Cytnx/src/backend/linalg_internal_cpu/MaxMin_internal.cpp

Lines 42 to 45 in 384bafa

	_out[0] = numeric_limits<cytnx_uint64>::min();
	for (cytnx_uint64 n = 0; n < Nelem; n++) {
	if (_ten[n] > _out[0]) _out[0] = _ten[n];
	}

In particular, the existing non-OpenMP code is unlikely to be optimizable by the compiler, for reasons discussed in #511 : rather than writing to a local variable, which would almost certainly be kept in a CPU register, it writes to _out[0] inside the loop. Unless the compiler goes to extreme lengths, it doesn't know whether writing to _out[0] will change any values in the _ten array, and also, for the uint64_t version, since it is passing Nelem by reference, it doesn't know whether Nelem will get modified by writing to _out[0] either, so it needs to load Nelem again every time. The better solution for that is to pass Nelem by value (which will also be faster, since it will most likely pass it in a register anyway).
Verifying this behavior with https://godbolt.org/z/154oa6ocx there are 3 memory accesses in the loop, plus a 4th memory access if the test is true and it updates _out[0]. (With -O3 it produces some more complicated code but still has 3+1 memory accesses).

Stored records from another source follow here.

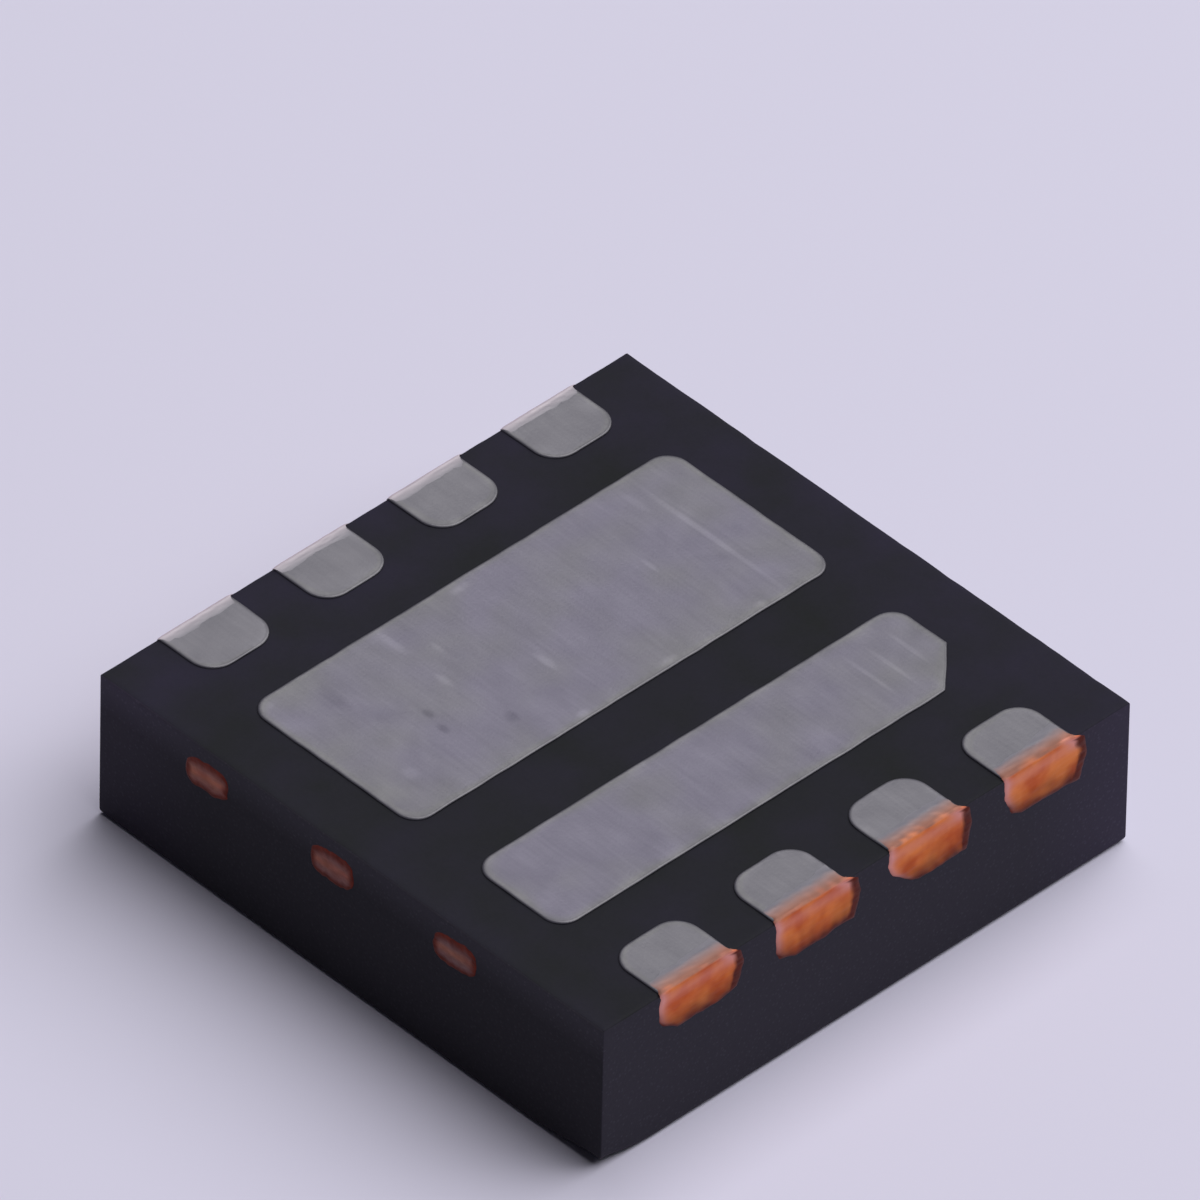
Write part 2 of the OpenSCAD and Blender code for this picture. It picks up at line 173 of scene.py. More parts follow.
# ---- Gate wires -------------------------------------------------------------
# Drawn copper wires, welded by heat and sound: a squashed ball on the die's gate pad
# and a flattened stitch on the gate lead.

# Drawn copper wire: smooth and bright, a little darker in fine rings.
drawn_wire, tree, place = new_material("drawn_copper_wire")
rings = add(tree, "TexNoise", {"Vector": place, "Scale": 1 / 0.03, "Detail": 2.0})
colour = add(tree, "Mix", {"Factor": rings, "A": linear("c98a4b"), "B": linear("b3733d")},
             data_type="RGBA")
relief = add(tree, "Bump", {"Height": rings, "Strength": 0.1, "Distance": 0.001 * MM})
shader = add(tree, "BsdfPrincipled", {
    "Base Color": colour, "Metallic": 1.0, "Roughness": 0.25, "Normal": relief})
add(tree, "OutputMaterial", {"Surface": shader})
give(["small_gate_wire", "large_gate_wire"], drawn_wire)


# ---- Moulded body -----------------------------------------------------------
# Black epoxy filled with round grains of silica. It is moulded over a whole strip of
# packages, which are then sawn apart, so the faces are moulded and the sides sawn.

body_high = np.array(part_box("moulded_body")[1]) / MM
half_width = {"x": float(body_high[0]), "y": float(body_high[1])}
FACE_Z = float(body_high[2])
# The surface lies this much outside the solid below it, so the two never flicker.
PROUD = 0.0005
MOULD_R, SAWN_EDGE_R, SAWN_CORNER_R = 0.03, 0.009, 0.006
# How much larger the moulded edge's radius is in the middle of the worn corner.
WORN = 2.2
DIMPLE_AT, DIMPLE_R, DIMPLE_DEEP, DIMPLE_EDGE = (1.05, -1.05), 0.15, 0.02, 0.014


def arc(centre, radius, start, stop, count=9):
    """Points of a circle about a centre, from one angle to another, in degrees."""
    a = np.radians(np.linspace(start, stop, count))[:, None]
    return np.array(centre) + radius * np.concatenate([np.cos(a), np.sin(a)], axis=1)


def waves(x, y, seed, size, count=9):
    """Smooth unevenness, mostly between -1 and 1: a sum of sine waves that run in
    random directions, with wavelengths from half to twice the given size."""
    rng = np.random.default_rng(seed)
    turn = rng.uniform(0, 2 * np.pi, count)
    length = size * 2.0 ** rng.uniform(-1, 1, count)
    phase = rng.uniform(0, 2 * np.pi, count)
    total = sum(np.sin(2 * np.pi * (x * np.cos(t) + y * np.sin(t)) / w + p)
                for t, w, p in zip(turn, length, phase))
    return total / math.sqrt(count)


def hump(x, centre, width):
    """A soft hump of height 1: e to minus the square of the distance over the width."""
    return np.exp(-((x - centre) / width) ** 2)


def grid_faces(rows, columns, wrap=False):
    """Point numbers of the quads of a grid, row by row. With wrap, the last row joins
    the first. They face outwards where the rows run anticlockwise round a piece, seen
    from outside, and the columns away from its middle."""
    r = np.arange(rows if wrap else rows - 1)[:, None]
    c = np.arange(columns - 1)[None, :]
    a = r * columns + c
    b = ((r + 1) % rows) * columns + c
    return np.stack([a, a + 1, b + 1, b], axis=-1).reshape(-1, 4)


def add_piece(name, points, faces, material, stands_for=None, smooth_angle=40.0):
    """An object that rides with the part, from points in millimetres and rows of four
    point numbers. Points that fall together are merged, which turns the quads round
    them into triangles or drops them."""
    _, first, merged = np.unique(
        np.round(points / 1e-5).astype(np.int64), axis=0, return_index=True,
        return_inverse=True)
    faces = merged.reshape(-1)[faces]
    faces = faces[(faces != np.roll(faces, -1, axis=1)).sum(axis=1) >= 3]
    mesh = bpy.data.meshes.new(name)
    mesh.from_pydata((points[first] * MM).tolist(), [],
                     [tuple(dict.fromkeys(row)) for row in faces.tolist()])
    mesh.validate()
    mesh.shade_smooth()
    mesh.set_sharp_from_angle(angle=math.radians(smooth_angle))
    mesh.materials.append(material)
    piece = bpy.data.objects.new(name, mesh)
    bpy.context.scene.collection.objects.link(piece)
    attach(piece, "root")
    if stands_for:
        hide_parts(stands_for)
    return piece, first


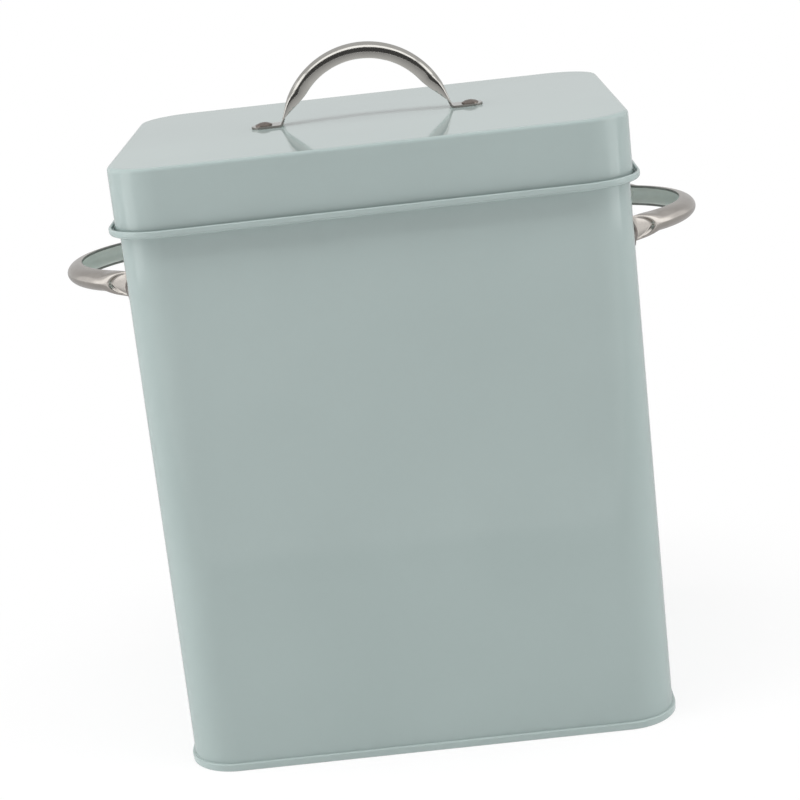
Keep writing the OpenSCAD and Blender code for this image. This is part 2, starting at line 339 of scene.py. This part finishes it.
def rivet(name, x, place, body, node, material):
    """A rivet: low round head over the foot, shank, and closed head inside the sheet."""
    dome_h = HEAD_H - HEAD_EDGE
    dome_r = (HEAD_R ** 2 + dome_h ** 2) / (2 * dome_h)
    tail_dome_r = (TAIL_R ** 2 + TAIL_H ** 2) / (2 * TAIL_H)
    top = math.degrees(math.asin(HEAD_R / dome_r))
    low = math.degrees(math.asin(TAIL_R / tail_dome_r))
    profile = arc((0, BOW_SHEET + HEAD_H - dome_r), dome_r, 90, 90 - top, 10)
    profile += [(HEAD_R, BOW_SHEET), (RIVET_R, BOW_SHEET), (RIVET_R, -SHEET)]
    profile += arc((0, tail_dome_r - SHEET - TAIL_H), tail_dome_r, 270 + low, 270, 8)
    mesh = bmesh.new()
    verts = [mesh.verts.new((reach, 0, height)) for reach, height in profile]
    edges = [mesh.edges.new(pair) for pair in zip(verts, verts[1:])]
    bmesh.ops.spin(mesh, geom=verts + edges, cent=(0, 0, 0), axis=(0, 0, 1), angle=2 * math.pi,
                   steps=RIVET_STEPS, use_merge=True)
    bmesh.ops.remove_doubles(mesh, verts=mesh.verts, dist=RIVET_SAME_POINT)
    bmesh.ops.recalc_face_normals(mesh, faces=mesh.faces)
    place = place @ Matrix.Translation((x, 0, 0))
    finished(name, mesh, body, "rivet_steel", material, node, place=place, sharp=40)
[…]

Compare https://godbolt.org/z/scheP5ePb which produces identical code with -O2 and -O3, with just 1 memory access inside the loop (it looks like there are two, but actually it is unrolling the loop and doing two comparisons per loop iteration), no memory access if it updates global_max.

Rather than re-factor every kernel here separately, I suggest replacing all of the functions in this file with a template, and also consider what the max / min of a complex tensor should be...

[IvanaGyro]

For non-complex, maybe just use std::max_element :)

[ianmccul]

For non-complex, maybe just use std::max_element :)

And for the complex case too, just need to decide what the comparison function is.